RS: From what I am hearing from the threads over the last few days there is
little if no desire on the part of the Large Enterprise PBX vendors to
support the REGISTER "pseudo-registration" methodology at all under any
conditions.  Am I wrong here? Most PBX vendors have different classes of
products for different market segments at different price points. I've lost
track of how many Cisco products there are. ( Just picking on Cisco) 

 

 

The fact is we need those PBX's to do it, for the SMB market scenario.  

 

RS: There is no argument about that. The economic rationale for
pseudo-registration AKA provisioning etc. is self evident. So where is the
demark between SMB and Enterprise?  

 

That market is about Enterprises that don't understand SIP, won't read RFCs,
won't go reading some SIP Forum spec for what "Annex-a" vs. "Annex-b" is,
and just expect things to work with minimal configuration.  

 

RS: Again the market TODAY is about SMB enterprises that don't understand
SIP. 

 

How about we do this: call the registration mode "SIP-Connect
Plug-and-Play", and call the static mode "SIP-Connect
Plug-and-setup-DNS-and-Firewall-and-wait-for-transaction-timeouts-to-get-fai
lover".  That will give them some clue at least about which one to look for.
J

 

 

The 2 state solution ? J Oh sorry that describes another  intractable
problem.

 

 

 

 

 

-hadriel

 

  _____  

From: techwg-bounces at sipforum.org [mailto:techwg-bounces at sipforum.org] On
Behalf Of Francois Audet
Sent: Wednesday, February 11, 2009 12:22 AM
To: Chris Gatch; techwg at sipforum.org
Subject: Re: [SIPForum-techwg] Registration Mode on Large PBXs

 

The place where it is not practical is where the Enterprise network is,
well, a network of PBXs, using a proxy to communicate with the Service
provider. I.e., the peering model.

The PBX within the enterprises (or the SIP endpoints) may be doing
pseudo-registration and registration (respectively) to their own Enterprise
SIP proxy.

That Enterprise SIP proxy is unlikely to use this pseudo-registration
concept, and instead, probably has a concept of "federation" or "peering" or
"foreign domain" or whatever to communicate with the service provider. It
also is probably supporting the "real" SIP procedures using RFC 3263. They
may also have assigned the DNS entry for the Enterprise PBX to be sitting on
some proxy in the DMZ (or on an SBC). They may also use the same mechanism
for PEERING with other Enterprises, or, God Forbid, for using normal SIP
(even for things that are not voice calls using phone numbers). Consequently
it would be  MORE work for them to have a different mechanism for the
Service Provider.

In short, they may run their internal SIP network the way SIP is supposed to
be used, and will not see kindly being forced to do
"tricks-for-dummies-who-can't-setup-their-own-DNS-names".

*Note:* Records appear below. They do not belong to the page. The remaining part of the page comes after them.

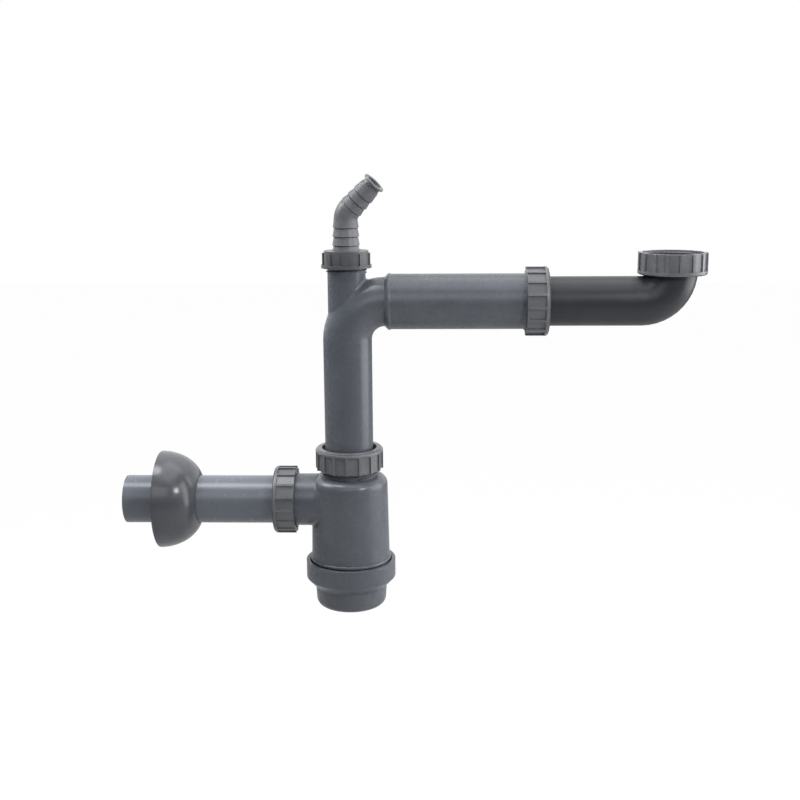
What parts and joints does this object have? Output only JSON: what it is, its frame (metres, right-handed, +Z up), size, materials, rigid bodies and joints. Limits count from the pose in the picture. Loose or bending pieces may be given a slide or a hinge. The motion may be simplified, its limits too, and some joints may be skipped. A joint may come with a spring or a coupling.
{
  "type": "sink bottle trap",
  "caption": "Space-saving sink bottle trap: telescopic offset arm, hose nozzle branch, adjustable drop pipe, screw-off cup, outlet pipe and wall rosette.",
  "frame": {"origin": "middle of the inlet gasket's sealing face, where the sink's waste fitting seats", "axes": "+Z up along the inlet, -X along the arm to the standpipe and the wall outlet"},
  "size_m": [0.4798, 0.0814, 0.3611],
  "materials": {
    "nut_plastic": "moulded dark grey polypropylene, satin",
    "seal_rubber": "smooth black rubber",
    "elbow_plastic": "moulded near-black grey polypropylene, satin",
    "slip_plastic": "smooth pale grey plastic",
    "body_plastic": "moulded blue-grey polypropylene, satin",
    "nozzle_plastic": "moulded grey polypropylene, satin",
    "pipe_plastic": "extruded blue-grey polypropylene, satin",
    "rosette_plastic": "glossy dark grey polypropylene"
  },
  "bodies": {
    "inlet_nut": {"union_nut": "nut_plastic", "inlet_gasket": "seal_rubber"},
    "inlet": {"inlet_elbow": "elbow_plastic"},
    "arm_seal": {"telescope_seal": "seal_rubber"},
    "standpipe": {"standpipe": "body_plastic", "arm_socket": "body_plastic"},
    "arm_slip_ring": {"telescope_slip_ring": "slip_plastic"},
    "arm_nut": {"telescope_nut": "nut_plastic"},
    "nozzle_seat": {"nozzle_gasket": "seal_rubber"},
    "nozzle": {"hose_nozzle": "nozzle_plastic"},
    "nozzle_nut": {"nozzle_nut": "nut_plastic"},
    "drop_seal": {"bottle_seal": "seal_rubber"},
    "bottle": {"bottle_body": "body_plastic", "dip_tube": "body_plastic", "outlet_seal": "seal_rubber"},
    "bottle_slip_ring": {"bottle_slip_ring": "slip_plastic"},
    "bottle_nut": {"bottle_nut": "nut_plastic"},
    "cup_seal": {"cup_seal": "seal_rubber"},
    "cup": {"cup": "body_plastic"},
    "outlet_slip_ring": {"outlet_slip_ring": "slip_plastic"},
    "outlet_nut": {"outlet_nut": "nut_plastic"},
    "outlet": {"outlet_pipe": "pipe_plastic"},
    "rosette": {"rosette": "rosette_plastic"}
  },
  "joints": [
    {"name": "inlet_swivel", "type": "hinge", "parent": "inlet_nut", "child": "inlet", "pos_m": [0, 0, 0], "axis": [0, 0, 1], "continuous": true},
    {"name": "arm_telescope", "type": "slide", "parent": "inlet", "child": "arm_seal", "axis": [1, 0, 0], "range_m": [-0.025, 0.058]},
    {"name": "arm_swivel", "type": "hinge", "parent": "arm_seal", "child": "standpipe", "pos_m": [-0.1058, 0, -0.0327], "axis": [1, 0, 0], "continuous": true},
    {"name": "arm_nut_travel", "type": "slide", "parent": "standpipe", "child": "arm_slip_ring", "axis": [1, 0, 0], "range_m": [0, 0.00944]},
    {"name": "arm_nut_turn", "type": "hinge", "parent": "arm_slip_ring", "child": "arm_nut", "pos_m": [-0.1058, 0, -0.0327], "axis": [1, 0, 0], "range_deg": [0, 1440]},
    {"name": "nozzle_nut_travel", "type": "slide", "parent": "standpipe", "child": "nozzle_seat", "axis": [0, 0, 1], "range_m": [0, 0.00713]},
    {"name": "nozzle_nut_turn", "type": "hinge", "parent": "nozzle_seat", "child": "nozzle_nut", "pos_m": [-0.262, 0, 0.0026], "axis": [0, 0, 1], "range_deg": [0, 1080]},
    {"name": "nozzle_swivel", "type": "hinge", "parent": "nozzle_seat", "child": "nozzle", "pos_m": [-0.262, 0, 0.0026], "axis": [0, 0, 1], "continuous": true},
    {"name": "bottle_height", "type": "slide", "parent": "standpipe", "child": "drop_seal", "axis": [0, 0, 1], "range_m": [-0.02, 0.06]},
    {"name": "bottle_swivel", "type": "hinge", "parent": "drop_seal", "child": "bottle", "pos_m": [-0.262, 0, -0.1635], "axis": [0, 0, 1], "continuous": true},
    {"name": "bottle_nut_travel", "type": "slide", "parent": "bottle", "child": "bottle_slip_ring", "axis": [0, 0, 1], "range_m": [0, 0.00944]},
    {"name": "bottle_nut_turn", "type": "hinge", "parent": "bottle_slip_ring", "child": "bottle_nut", "pos_m": [-0.262, 0, -0.1635], "axis": [0, 0, 1], "range_deg": [0, 1440]},
    {"name": "cup_travel", "type": "slide", "parent": "bottle", "child": "cup_seal", "axis": [0, 0, -1], "range_m": [0, 0.0098]},
    {"name": "cup_turn", "type": "hinge", "parent": "cup_seal", "child": "cup", "pos_m": [-0.262, 0, -0.1635], "axis": [0, 0, -1], "range_deg": [0, 1080]},
    {"name": "outlet_nut_travel", "type": "slide", "parent": "bottle", "child": "outlet_slip_ring", "axis": [-1, 0, 0], "range_m": [0, 0.00944]},
    {"name": "outlet_nut_turn", "type": "hinge", "parent": "outlet_slip_ring", "child": "outlet_nut", "pos_m": [-0.3182, 0, -0.2002], "axis": [-1, 0, 0], "range_deg": [0, 1440]},
    {"name": "outlet_pull", "type": "slide", "parent": "bottle", "child": "outlet", "axis": [-1, 0, 0], "range_m": [0, 0.015]},
    {"name": "rosette_slide", "type": "slide", "parent": "outlet", "child": "rosette", "axis": [1, 0, 0], "range_m": [-0.015, 0.045]}
  ],
  "couplings": [
    {"joint": "arm_nut_travel", "follows": "arm_nut_turn", "m_per_rad": 0.00036749},
    {"joint": "nozzle_nut_travel", "follows": "nozzle_nut_turn", "m_per_rad": 0.00036749},
    {"joint": "bottle_nut_travel", "follows": "bottle_nut_turn", "m_per_rad": 0.00036749},
    {"joint": "cup_travel", "follows": "cup_turn", "m_per_rad": 0.0005093},
    {"joint": "outlet_nut_travel", "follows": "outlet_nut_turn", "m_per_rad": 0.00036749}
  ]
}
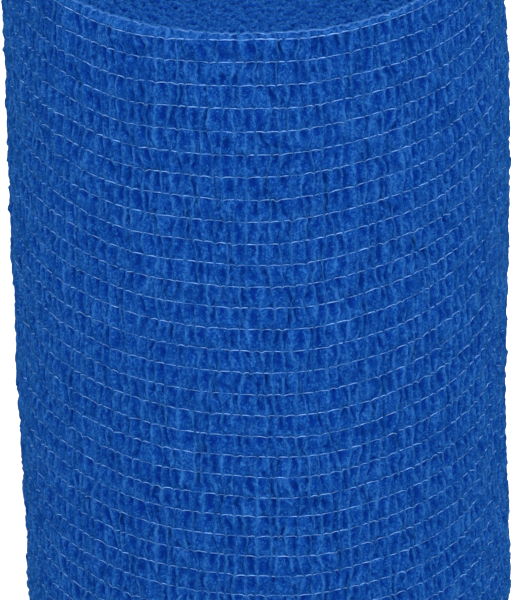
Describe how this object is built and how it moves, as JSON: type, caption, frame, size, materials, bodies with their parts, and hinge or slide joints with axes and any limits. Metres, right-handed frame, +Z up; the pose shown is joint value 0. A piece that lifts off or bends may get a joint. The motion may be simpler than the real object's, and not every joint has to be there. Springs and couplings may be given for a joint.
{
  "type": "cohesive bandage roll",
  "caption": "Coreless roll of crinkled self-adhering elastic bandage with lengthwise elastic threads, standing on end.",
  "frame": {"origin": "centre of the base, the middle of the roll's extent in X and Y on the face it stands on", "axes": "+Z up along the winding axis, the strip's width; -Y is the front; the strip's cut end lies flat at the back, +Y"},
  "size_m": [0.0572, 0.0572, 0.1],
  "materials": {
    "bandage_fabric": "matte crinkled blue nonwoven cloth with thin pale elastic threads"
  },
  "bodies": {
    "root": {"bandage_roll": "bandage_fabric"}
  },
  "joints": []
}
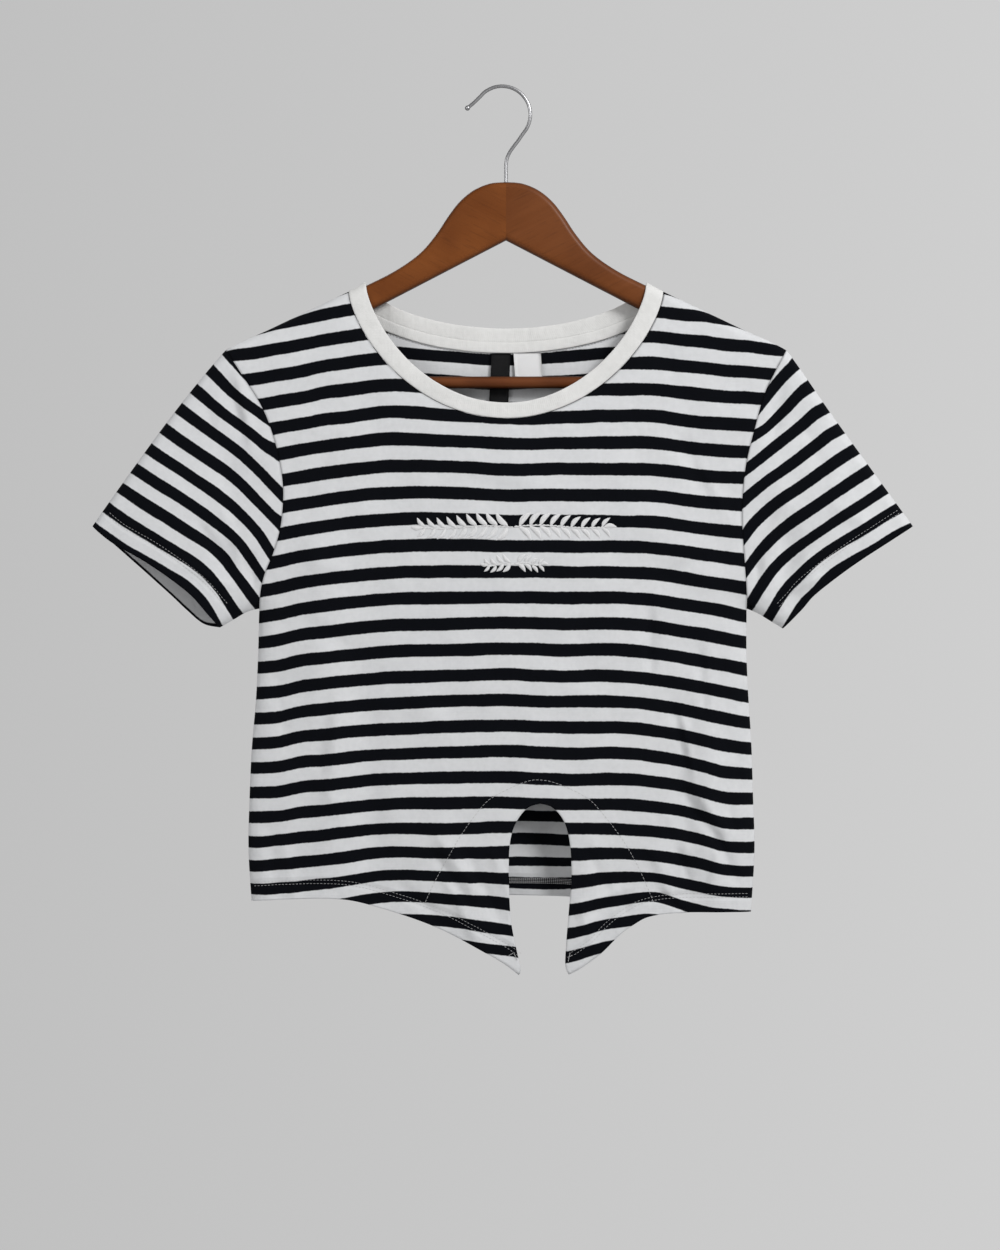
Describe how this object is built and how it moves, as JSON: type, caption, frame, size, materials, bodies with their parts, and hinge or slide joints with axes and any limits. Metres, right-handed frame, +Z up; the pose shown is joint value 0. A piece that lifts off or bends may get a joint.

I believe this would often applies to large PBXs too, not just networks.

So, my take is that rather than talking about arbitrary concepts of large
and small, we stick to a/b (or whatever it was that Eric Burger proposed),
and list the two modes. One is definitively targeted at environments where a
DNS name is not assigned to a PBX/Enterprise network, and another that is
targeted at environments where a DNS name for the PBX is available.